While the forgoing molding techniques have been highly successful, the inventors hereof have determined that for high-volume molding applications, a molding apparatus capable of making a continuous molded article, e.g., which may be separated into a series of foam-in-bag molded cushions, would be highly beneficial. One approach for making a continuous molded, foamed article, or a series thereof, is to employ a pair of spaced-apart molding assemblies, e.g., comprising a pair of counter-rotating endless belts, which drive a series of movable mold segments that align and converge to form a movable mold with a dynamic mold cavity therein. A dispenser of a moldable, expandable composition, e.g., a polyurethane foam composition as described above, may further be employed to dispense the composition into the dynamic mold-cavity on a continuous basis, with a film-feeding mechanism also employed to continuously feed a center-folded film, or a pair of films, into the dynamic mold-cavity, such that the film is interposed between the moldable composition and the molding assemblies.
A significant difficulty with the foregoing approach is that the dynamic nature of the process makes it difficult to maintain a consistent mold-cavity shape. In order for the dynamic mold-cavity to form a desired mold shape, the movable mold segments must maintain a predetermined alignment as they are conveyed along a path in each molding assembly. However, after the initial introduction of the expandable, e.g., foamable, composition into the dynamic mold-cavity, the composition expands as it hardens into a foam. Such expansion and hardening occurs as the composition is conveyed within the dynamic mold-cavity, the shape of which must be maintained by the moving mold segments as the expanding foam exerts a force against such segments, due to physical contact therebetween. The magnitude of the force increases as the foam expands to fully fill the cavity, due to the increased area of contact in the mold-cavity between the expanding foam and the moving mold segments.
As may be appreciated, certain directional components of the expanding foam-force, e.g., in the direction along which the segments are being conveyed, has a tendency to cause the mold segments to deviate from their predetermined alignment, i.e., to push the mold segments out of alignment during their conveyance along the moving mold path. This tendency exists because of the dynamic nature of the continuous molding process—since the mold segments are movable, they can be moved not only in the direction of conveyance, which is desired, but can also be moved out of their mold-shape alignment, which is highly undesirable because such misalignment results in a poorly-formed molded article at best, and a catastrophic failure of the molding assembly at worst.
Another difficulty associated with the foregoing continuous molding process concerns proper alignment of both the foam dispensing device and sealing equipment used to seal the foam inside the film, vis-à-vis the dynamic mold-cavity. By changing the mold segments, the shape of the mold-cavity can be changed to produce molded articles having a desired shape. Such changes in the mold shape often necessitate the ability to inject the foam at different positions, e.g., to coincide with the widest or deepest part of the mold-cavity, and/or to seal the film at variable positions.
A further difficulty of continuous molding pertains to the release of the mold segments from the molded article at the end of the dynamic mold-cavity.

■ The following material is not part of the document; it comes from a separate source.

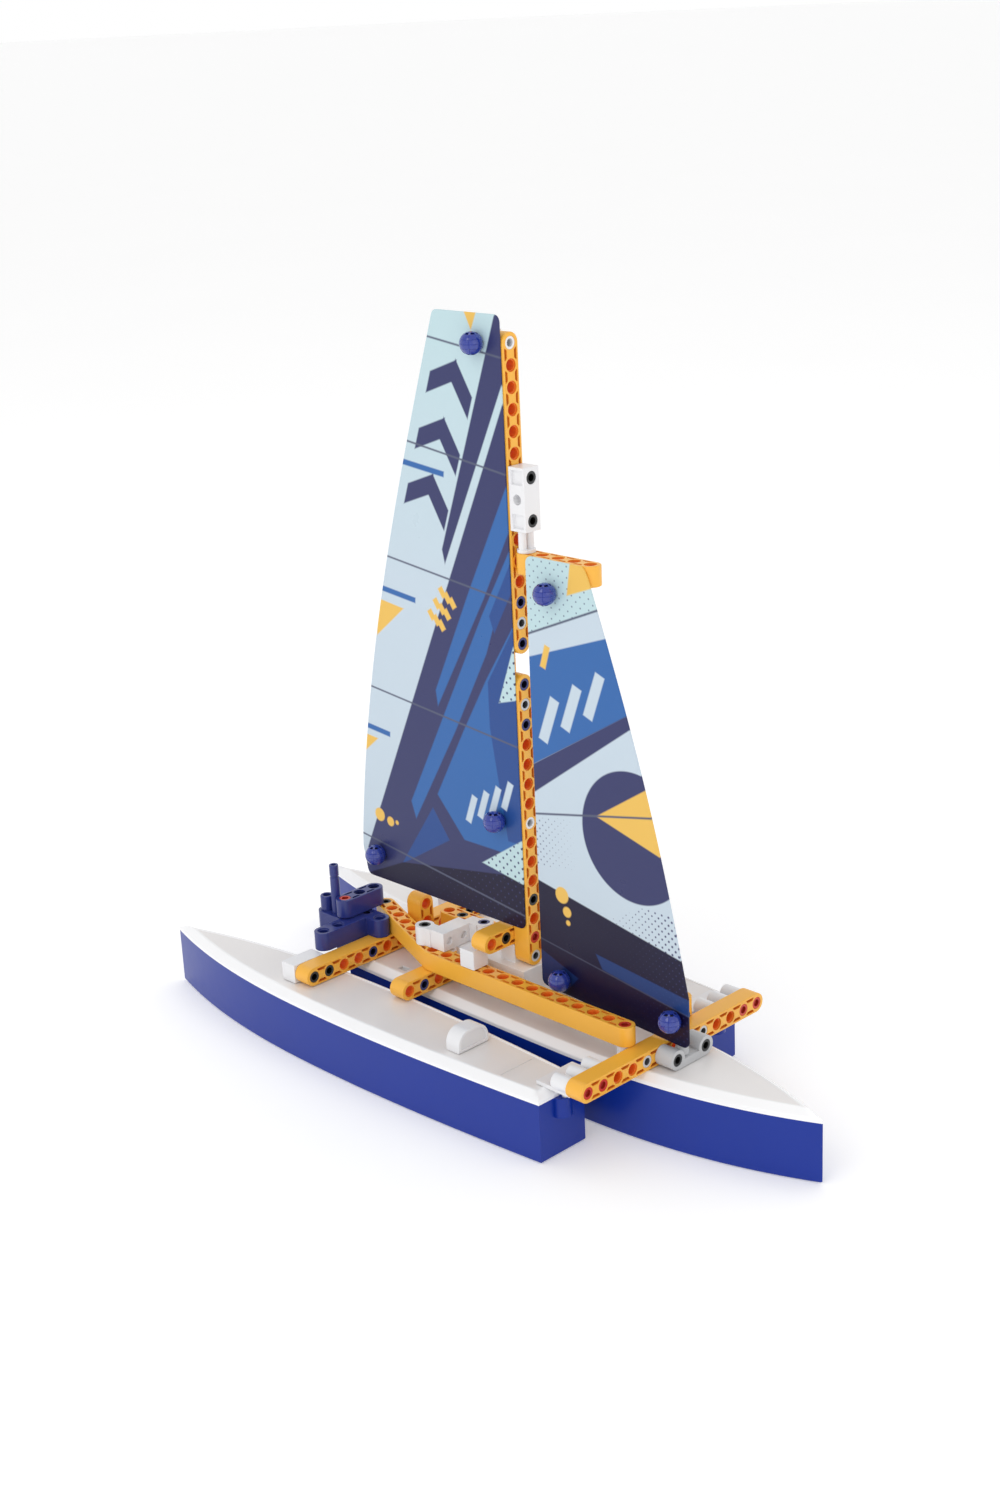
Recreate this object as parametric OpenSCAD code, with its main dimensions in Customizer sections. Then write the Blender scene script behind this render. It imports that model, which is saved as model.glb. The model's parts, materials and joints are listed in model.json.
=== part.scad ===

With an endless-belt type molding assembly, for example, the mold segments diverge in a rotational fashion from the mold-cavity at a rotary guide member. Depending on the shape of the molded article, such release can be difficult to accomplish without causing damage to the molded article.
Accordingly, there remains a need in the art for improvements in the machines and processes for making a continuous series of molded articles, which overcome the foregoing difficulties.